Facts about Oscar Wilde
Oscar Wilde Biography
Oscar Wilde was an 19th century Irish writer whose works include the play The Importance of Being Earnest and the novel The Picture of Dorian Gray. He is also one of the Victorian era’s most famous dandies, a wit whose good-humored disdain for convention became less favored after he was jailed for homosexuality. Wilde grew up in a prosperous family and distinguished himself at Dublin’s Trinity College and London’s Oxford. He published his first volume of poems in 1881 and found work in England as a critic and lecturer, but it was his socializing (and self-promotion) that made him famous, even before the 1890 publication of The Picture of Dorian Gray.
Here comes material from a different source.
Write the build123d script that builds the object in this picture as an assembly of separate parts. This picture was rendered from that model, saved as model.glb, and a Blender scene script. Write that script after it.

In 1895, at the height of his popularity, his relationship with the young poet Lord Alfred Douglas was declared inappropriately intimate by Douglas’s father, the Marquess of Queensberry. Wilde sued for libel, but the tables were turned when it became clear there was enough evidence to charge Wilde with “gross indecency” for his homosexual relationships. He was convicted and spent two years in jail, after which he went into self-imposed exile in France, bankrupt and in ill health. His other works include the comedies Lady Windermere’s Fan (1892), A Woman of No Importance (1893) and An Ideal Husband (1895), several collections of children’s stories and the French drama Salomé (1896).
Extra credit
The phrase “the Love that dare not speak its name” comes from a poem by Lord Alfred Douglas, and when questioned about its meaning in open court, Wilde gave an impassioned speech on the value of male love… Lord Alfred Douglas’s father, the Marquess of Queensberry (John Sholto Douglas), was a boxing enthusiast who endorsed the prizefighting rules that bear his name… One of Wilde’s most famous quotes: “There is only one thing in life worse than being talked about, and that is not being talked about.”